**STATED EXERCISE**
Return, exactly as written, every line from the first line of the data below through the line that contains "self.tree = tree".

**SOURCE EXCERPT**

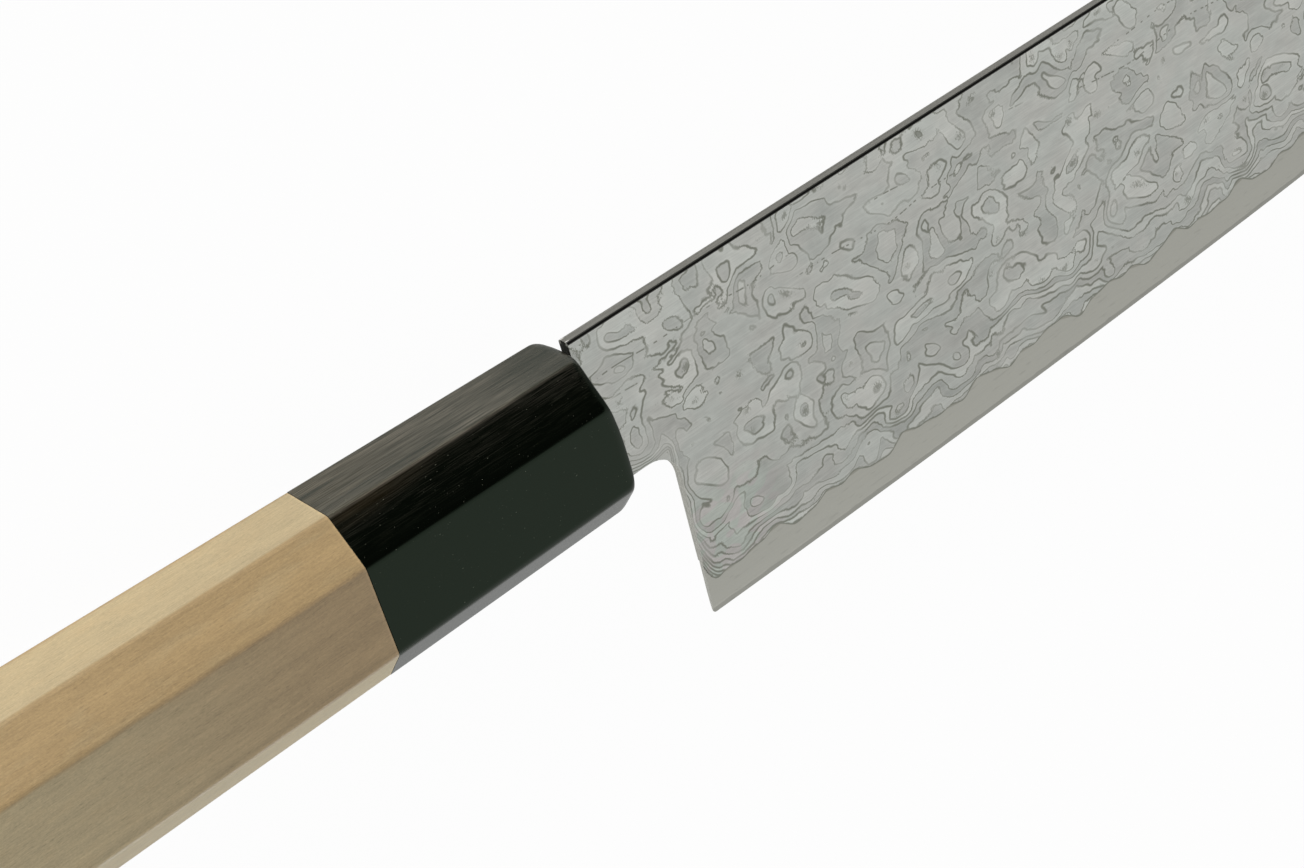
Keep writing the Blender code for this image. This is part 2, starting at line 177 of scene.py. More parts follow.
class Shade:
    """A node tree, with short calls for the nodes that the materials are made of."""

    def __init__(self, tree):
        self.tree = tree

    def put(self, socket, value):
        if isinstance(value, bpy.types.NodeSocket):
            self.tree.links.new(value, socket)
        elif socket.type == "RGBA":
            socket.default_value = (*value, 1.0)
        else:
            socket.default_value = value

    def fill(self, node, inputs):
        """Sets a node's inputs, or links them, by name or number."""
        for name, value in inputs.items():
            self.put(node.inputs[name], value)

    def node(self, kind, inputs, **settings):
        made = self.tree.nodes.new("ShaderNode" + kind)
        for name, value in settings.items():
            setattr(made, name, value)
        self.fill(made, inputs)
        return made

    def math(self, operation, *values, clamp=False):
        made = self.node("Math", dict(enumerate(values)), operation=operation, use_clamp=clamp)
        return made.outputs[0]

    def minus(self, first, second, clamp=False):
        return self.math("SUBTRACT", first, second, clamp=clamp)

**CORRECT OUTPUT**
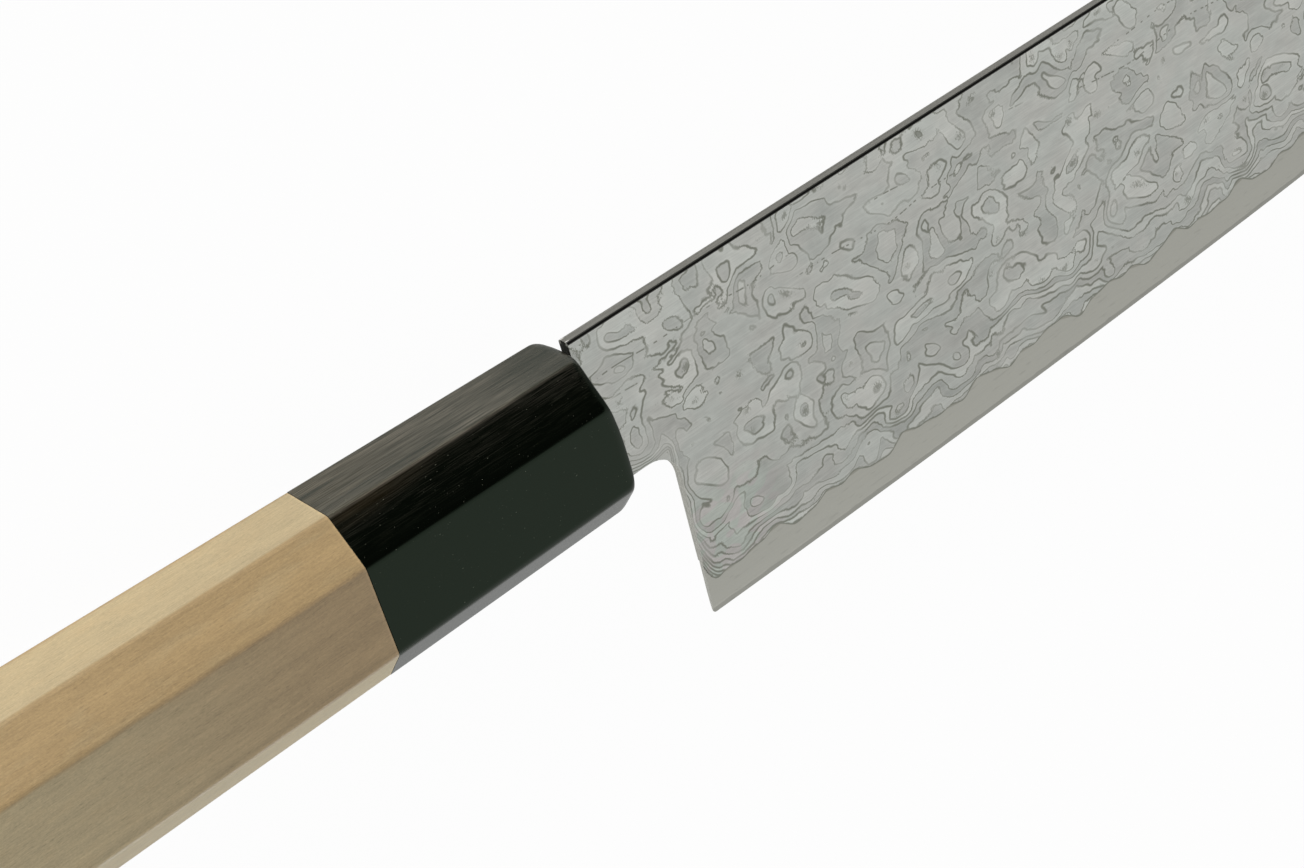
Keep writing the Blender code for this image. This is part 2, starting at line 177 of scene.py. More parts follow.
class Shade:
    """A node tree, with short calls for the nodes that the materials are made of."""

    def __init__(self, tree):
        self.tree = tree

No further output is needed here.